A Division Bench of Chief Justice Dipankar Datta and Justice G.S. Kulkarni was hearing a suo motu public interest litigation (PIL) petition on the rise of COVID-19 cases inside prisons in the State.

The court was informed that the prisoners were required to carry their Aadhaar cards for vaccination and many were left out as they did not have their cards with them.

To this, the court said, “Given that the vaccine was the surest and most cost-effective way of containing the spread of the virus, inmates must not be denied the vaccines because they did not have Aadhaar cards.”

The Bench said, “If the Aadhaar card is coming in the way, then let Aadhaar registration camps be organised then and there (in prisons or vaccination centres for inmates), and such cards be issued.”
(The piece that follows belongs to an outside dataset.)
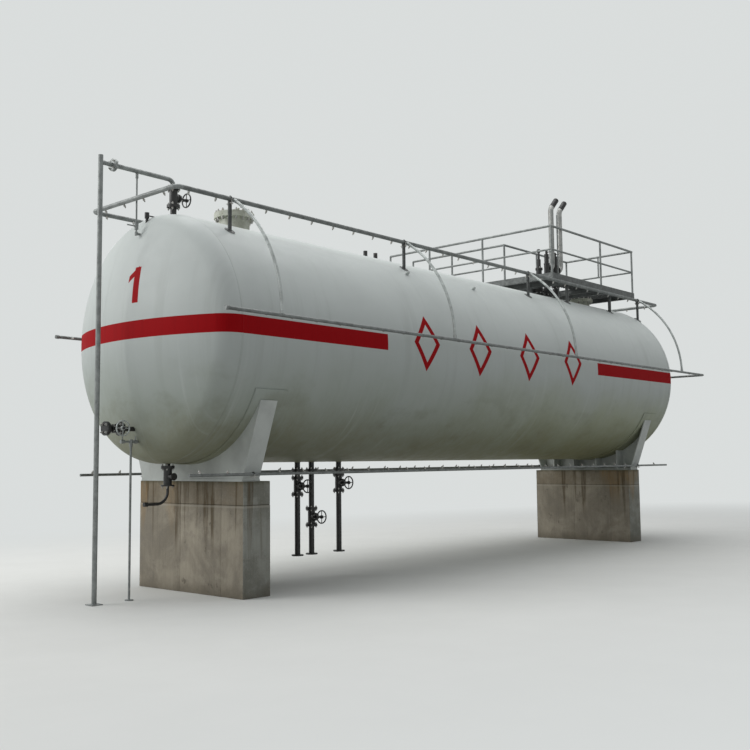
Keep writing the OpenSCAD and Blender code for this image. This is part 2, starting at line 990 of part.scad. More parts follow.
// guardrail panel along X between two posts, with posts at the places given
module rail_panel_x(x0, x1, y, posts) {
  bar_x(x0 - rail_d / 2, x1 + rail_d / 2, y, rail_z, rail_d);
  bar_x(x0, x1, y, rail_mid_z, rail_d - 8);
  for (x = posts)
    bar_z(rail_foot, rail_z, x, y, rail_post_d);
}

module guardrail_near() {
  color("gray")
    in_place()
      rail_panel_x(rail_x0, rail_x1, rail_near_y, [rail_x0, 0.42 * rail_x0 + 0.58 * rail_x1, rail_x1]);
}

module guardrail_far() {
  color("gray")
    in_place()
      rail_panel_x(catwalk_rail_x, rail_x1, rail_far_y,
        [catwalk_rail_x, 0.5 * catwalk_rail_x + 0.5 * rail_x1, rail_x1]);
}

// guardrail panel along Y that stops at the rails and posts of its ends
module rail_panel_y(y0, y1, x, posts) {
  bar_y(y0 + rail_d / 2 + seat, y1, x, rail_z, rail_d);
  bar_y(y0 + rail_post_d / 2 + seat, y1, x, rail_mid_z, rail_d - 8);
  for (y = posts)
    bar_z(rail_foot, rail_z, x, y, rail_post_d);
}

module guardrail_front() {
  color("gray")
    in_place()
      rail_panel_y(rail_near_y, catwalk_end - rail_in, rail_x0,
        [rail_far_y, 0.45 * rail_far_y + 0.55 * catwalk_end, catwalk_end - rail_in]);
}

module guardrail_rear() {
  gap = rail_far_y - rail_near_y;
  color("gray")
    in_place() {
      bar_y(rail_near_y + rail_d / 2 + seat, rail_near_y + gap - rail_d / 2 - seat, rail_x1, rail_z, rail_d);
      bar_y(rail_near_y + rail_post_d / 2 + seat, rail_near_y + gap - rail_post_d / 2 - seat, rail_x1,
        rail_mid_z, rail_d - 8);
      bar_z(rail_mid_z, rail_z, rail_x1, (rail_far_y + rail_near_y) / 2, rail_post_d - 8);
    }
}

module catwalk_frame() {
  color("dimgray")
    in_place()
      frame_ring(deck_x0, catwalk_x1, deck_far, catwalk_end, [(deck_x0 + catwalk_x1) / 2]);
}

module catwalk_grating() {
  color("gray")
    in_place()
      grating(deck_x0 + channel_t + seat, catwalk_x1 - channel_t - seat,
        deck_far + channel_t + seat, catwalk_end - channel_t - seat);
}

module catwalk_rail() {
  color("gray")
    in_place()
      rail_panel_y(rail_far_y, catwalk_end - rail_in, catwalk_rail_x,
        [0.45 * rail_far_y + 0.55 * catwalk_end, catwalk_end - rail_in]);
}

// stack that leaves its relief valve sideways, turns up and ends slanted
module relief_stack(x) {
  top = shell_r + stack_h;
  low = shell_r + relief_h;
  foot = stack_out - outlet_face - valve_flange_t;
  difference() {
    union() {
      bar_x(x - stack_out + outlet_face, x - foot, 0, low, 1.5 * stack_d);
      bar_z(low + foot, top, x, 0, stack_d);
      translate([x - foot, 0, low + foot])
        rotate([90, 0, 0])
          rotate([0, 0, -90])
            rotate_extrude(angle = 90)
              translate([foot, 0])
                circle(d = stack_d);
      translate([x + stack_bend, 0, top])
        rotate([-90, 180, 0])
          rotate_extrude(angle = 45)
            translate([stack_bend, 0])
              circle(d = stack_d);
      stack_tip(x, top, -12, stack_mouth, stack_d + 4);
    }
    stack_tip(x, top, stack_mouth - 120, stack_mouth + over, stack_d - 6);
  }
}

// round bar along the slanted axis at the end of a stack's bend
module stack_tip(x, top, a, b, d) {
  translate([x + stack_bend * (1 - cos(45)), 0, top + stack_bend * sin(45)])
    rotate([0, 45, 0])
      translate([0, 0, a])
        cylinder(h = b - a, d = d);
}

module relief_stacks() {
  color("silver")
    in_place()
      for (x = stack_x)
        relief_stack(x);
}

// nozzle with a flange pair and a stop valve under the deck
module deck_nozzle(x, d) {
  stop_z = shell_r + stop_rise;
  difference() {
    bar_z(shell_r - 40, stop_z + stop_half, x, 0, d);
    shell_space();
  }
  for (z = [stop_z - stop_half, stop_z + stop_half - 2 * valve_flange_t])
    bar_z(z, z + 2 * valve_flange_t, x, 0, valve_flange_d);
  bar_z(stop_z - stop_half / 2, stop_z + stop_half / 2, x, 0, 1.2 * valve_body_d);
  bar_y(0, 0.72 * valve_flange_d, x, stop_z, 0.6 * valve_body_d);
  bar_y(0.62 * valve_flange_d, 0.78 * valve_flange_d, x, stop_z, 0.73 * valve_flange_d);
}

// upright valve that reaches up through the deck and ends in a ball
module upright_valve(x) {
  foot = shell_r + stop_rise + stop_half - over;
  top = shell_r + deck_valve_h - ball_d / 2;
  collar = foot + (top - foot) * 0.38;
  deck_nozzle(x, 60);
  bar_z(foot, top, x, 0, ball_d / 2);
  bar_z(foot, collar, x, 0, valve_body_d);
  bar_z(collar - over, collar + 2 * valve_flange_t, x, 0, 1.35 * valve_body_d);
  bar_z(collar, foot + (top - foot) * 0.72, x, 0, 0.7 * valve_body_d);
  translate([x, 0, top])
    sphere(d = ball_d);
}

// spring relief valve with its outlet flange towards its stack
module relief_valve(x) {
  out = shell_r + relief_h;
  cover = out + 0.42 * valve_flange_d;
  bonnet = out + 1.64 * valve_flange_d;
  cap = out + 2.1 * valve_flange_d;
  deck_nozzle(x, 76);
  bar_z(shell_r + stop_rise + stop_half - over, cover, x, 0, relief_body_d);
  bar_x(x, x + outlet_face, 0, out, 0.8 * relief_body_d);
  bar_x(x + outlet_face - valve_flange_t, x + outlet_face, 0, out, 1.5 * stack_d);
  bar_z(cover, cover + 22, x, 0, relief_body_d + 8);
  bar_z(cover + 22, bonnet, x, 0, 0.85 * relief_body_d);
  bar_z(bonnet, cap, x, 0, 0.45 * relief_body_d);
  bar_y(-0.55 * valve_flange_d, 0, x, (bonnet + cap) / 2, 0.17 * relief_body_d);
}

module deck_valves() {
  color("darkslategray")
    in_place() {
      upright_valve(deck_valve_x);
      for (x = relief_x)
        relief_valve(x);
    }
}

module level_pipe() {
  color("gray")
    in_place()
      difference() {
        bar_z(shell_r - 250, shell_r + level_h, stack_1, -level_y, level_d);
        shell_space();
      }
}

// short nozzle low on the front head with a valve and a blind end
module head_valve() {
  color("dimgray")
    in_place()
      difference() {
        union() {
          bar_x(head_valve_x, 0, 0, head_valve_z, vent_d);
          bar_x(head_valve_x + head_valve_len / 2, head_valve_x + head_valve_len / 2 + valve_flange_t, 0,
            head_valve_z, valve_flange_d);
          translate([head_valve_x, 0, head_valve_z])
            rotate([0, 90, 0])
              rotate([0, 0, -90])
                gate_valve(head_valve_len);
          bar_x(head_valve_x - head_valve_len / 2 - valve_flange_t, head_valve_x - head_valve_len / 2, 0,
            head_valve_z, valve_flange_d);
        }
        dish_solid(seat);
      }
}

module head_wheel() {
  color("darkslategray")
    in_place()
      translate([head_valve_x, -stem_len, head_valve_z])
        rotate([0, 0, -90])
          handwheel();
}

// level tap on the head: a cross nozzle with two cocks and a pipe to the ground
module drip_pipe() {
  z = -drip_drop;
  color("gray")
    in_place()
      difference() {
        union() {
          bar_z(ground_z, z, drip_x, 0, drip_d);
          bar_z(z - 2.2 * drip_d, z + drip_d, drip_x, 0, 1.6 * drip_d);
          bar_x(drip_x - drip_tail, 0, 0, z, drip_d);
          for (x = [drip_x - drip_tail, drip_x + 1.5 * drip_d]) {
            bar_x(x, x + cock_len, 0, z, 1.7 * drip_d);
            bar_z(z, z + 1.5 * cock_len, x + cock_len / 2, 0, 0.5 * drip_d);
          }
          bar_z(ground_z, ground_z + foot_t, drip_x, 0, 3.7 * drip_d);
        }
        dish_solid(seat);
      }
}

// drain with a stop valve and a thin pipe that bends towards the front
module drain_line() {
  valve_z = bottom_z - drain_drop;
  valve_low = valve_z - valve_len / 2;
  turn_z = valve_low - cope;
  end_z = turn_z - drain_bend;
  bend_x = drain_x - drain_bend;
  color("dimgray")
    in_place()
      difference() {
        union() {
          bar_z(valve_low, bottom_z + 40, drain_x, 0, vent_d);
          translate([drain_x, 0, valve_z])
            cylinder(h = valve_len, d = valve_body_d, center = true);
          bar_z(valve_low, valve_low + valve_flange_t, drain_x, 0, valve_flange_d);
          bar_z(valve_low + valve_len - valve_flange_t, valve_low + valve_len + valve_flange_t, drain_x, 0,
            valve_flange_d);
          bar_y(-0.72 * valve_flange_d, 0, drain_x, valve_z, 0.6 * valve_body_d);
          bar_y(-0.78 * valve_flange_d, -0.68 * valve_flange_d, drain_x, valve_z, 0.55 * valve_flange_d);
          bar_z(turn_z, valve_low + over, drain_x, 0, drain_d);
          translate([bend_x, 0, turn_z])
            rotate([90, 0, 0])
              rotate([0, 0, -90])
                rotate_extrude(angle = 90)
                  translate([drain_bend, 0])
                    circle(d = drain_d);
          bar_x(-drain_out, bend_x, 0, end_z, drain_d);
          bar_x(-drain_out, -drain_out + 50, 0, end_z, 1.5 * drain_d);
        }
        shell_space();
      }
}

// nozzle, gate valve and drop pipe that ends in a drilled outlet flange
module bottom_line(x, valve_z) {
  difference() {
    union() {
      bar_z(outlet_z, bottom_z + cope, x, 0, bottom_d);
      bar_z(bottom_z - nozzle_h, bottom_z - nozzle_h + 2 * valve_flange_t, x, 0, valve_flange_d);
      translate([x, 0, valve_z])
        rotate([0, 0, -90])
          gate_valve(valve_len);
      for (end = [valve_z - valve_len / 2 - valve_flange_t, valve_z + valve_len / 2])
        bar_z(end, end + valve_flange_t, x, 0, valve_flange_d);
      bar_z(outlet_z, outlet_z + valve_flange_t, x, 0, valve_flange_d);
    }
    shell_space();
    bar_z(outlet_z - over, outlet_z + outlet_bore, x, 0, bottom_d - 2 * bottom_t);
    for (a = [45 : 90 : 315])
      bar_z(outlet_z - over, outlet_z + valve_flange_t + over, x + outlet_pcd / 2 * cos(a),
        outlet_pcd / 2 * sin(a), outlet_hole_d);
  }
}

module bottom_lines() {
  color("dimgray")
    in_place()
      for (i = [0 : 2])
        bottom_line(bottom_x[i], bottom_valve_z[i]);
}

module bottom_wheel(i) {
  color("darkslategray")
    in_place()
      translate([bottom_x[i], -stem_len, bottom_valve_z[i]])
        rotate([0, 0, -90])
          handwheel();
}

module bottom_wheel_front() {
  bottom_wheel(0);
}

module bottom_wheel_middle() {
  bottom_wheel(1);
}

module bottom_wheel_rear() {
  bottom_wheel(2);
}

shell();
front_head();
rear_head();
wear_plates();
front_saddle();
rear_saddle();
front_pier();
rear_pier();
front_manhole();
front_manhole_cover();
rear_manhole();
vent_valve();
vent_wheel();
vent_line();
riser();
gauge_line();
top_fittings();
header_near();
header_far();
header_front();
header_rear();
header_posts();
branches_near();
branches_far();
mid_pipe_near();
mid_pipe_far();
mid_pipe_rear();
low_pipe_near();
low_pipe_far();
platform_frame();
platform_legs();
platform_grating();
guardrail_near();
guardrail_far();
guardrail_front();
guardrail_rear();
catwalk_frame();
catwalk_grating();
catwalk_rail();
relief_stacks();
deck_valves();
level_pipe();
head_valve();
head_wheel();
drip_pipe();
drain_line();
bottom_lines();
bottom_wheel_front();
bottom_wheel_middle();
bottom_wheel_rear();
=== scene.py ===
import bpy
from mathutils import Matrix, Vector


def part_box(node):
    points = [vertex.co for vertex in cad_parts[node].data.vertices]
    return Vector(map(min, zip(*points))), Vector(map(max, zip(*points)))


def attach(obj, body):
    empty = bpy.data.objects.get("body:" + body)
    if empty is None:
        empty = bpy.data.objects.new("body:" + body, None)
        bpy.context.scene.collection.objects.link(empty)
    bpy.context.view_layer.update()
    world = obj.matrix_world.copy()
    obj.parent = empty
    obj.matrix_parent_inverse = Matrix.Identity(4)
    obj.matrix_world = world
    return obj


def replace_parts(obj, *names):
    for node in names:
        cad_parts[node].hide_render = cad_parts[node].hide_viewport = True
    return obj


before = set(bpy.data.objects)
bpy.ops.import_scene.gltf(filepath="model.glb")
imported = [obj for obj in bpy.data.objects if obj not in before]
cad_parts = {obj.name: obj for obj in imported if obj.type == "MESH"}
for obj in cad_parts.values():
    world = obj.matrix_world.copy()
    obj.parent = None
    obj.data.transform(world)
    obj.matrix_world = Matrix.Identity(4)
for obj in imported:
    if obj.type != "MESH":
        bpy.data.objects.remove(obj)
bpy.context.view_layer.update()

import math

import bmesh
import bpy
from bpy.props import FloatProperty, FloatVectorProperty, PointerProperty
from mathutils import Matrix, Vector

bl_info = {
    "name": "Horizontal Pressure Tank",
    "version": (1, 0, 0),
    "blender": (4, 5, 0),
    "location": "View3D > Sidebar > Tank",
    "description": "Dresses a horizontal pressure tank with its fittings, paint and weathering",
    "category": "Add Mesh",
}

# The tank's own frame: front head weld, middle plane and centre line
SHELL_LOW, SHELL_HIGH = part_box("shell")
WELD_X = SHELL_LOW.x
MIDDLE_Y = (SHELL_LOW.y + SHELL_HIGH.y) / 2
CENTRE_Z = (SHELL_LOW.z + SHELL_HIGH.z) / 2
SHELL_R = (SHELL_HIGH.z - SHELL_LOW.z) / 2
SHELL_LENGTH = SHELL_HIGH.x - SHELL_LOW.x
X_AXIS, Y_AXIS, Z_AXIS = Vector((1, 0, 0)), Vector((0, 1, 0)), Vector((0, 0, 1))
STEEL = "plant"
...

Advocate General Ashutosh Kumbhakoni said the State had successfully got vaccination teams inside three prisons, but the process was paused due to lack of vaccines and trained staff.

The amicus curie, senior advocate Mihir Desai, and prof. Vijay Raghavan of Tata Institute of Social Sciences told the court that the high-powered committee constituted to look into the release of prisoners in the wake of the pandemic had not met since April 2020.

Mr. Desai said in 2020, there were 2,500 inmates in Taloja prison, and it currently had 3,500 prisoners.

Mr. Raghavan said while there were 47 prisons in the State with a capacity to house 23,000 inmates, they currently had 35,000 inmates and this was the situation after 10,000 prisoners were released in the last one year.

Mr. Kumbhakoni said, currently, there were 26 inmates across the 47 prisons, who were eligible for emergency parole. “However, some feel safer inside the prison. Some of them do not have the resources to sustain outside while some have a few months of sentence left so they want to complete their entire sentence in one stretch and then leave the prison finally,” he said.

He also said that at least 64,000 RT-PCR and rapid antigen tests had been conducted on prison inmates so far, of which 4,000 were conducted over the past week.

The HC said it would issue directions on May 4 to the committee to help decongest prisons.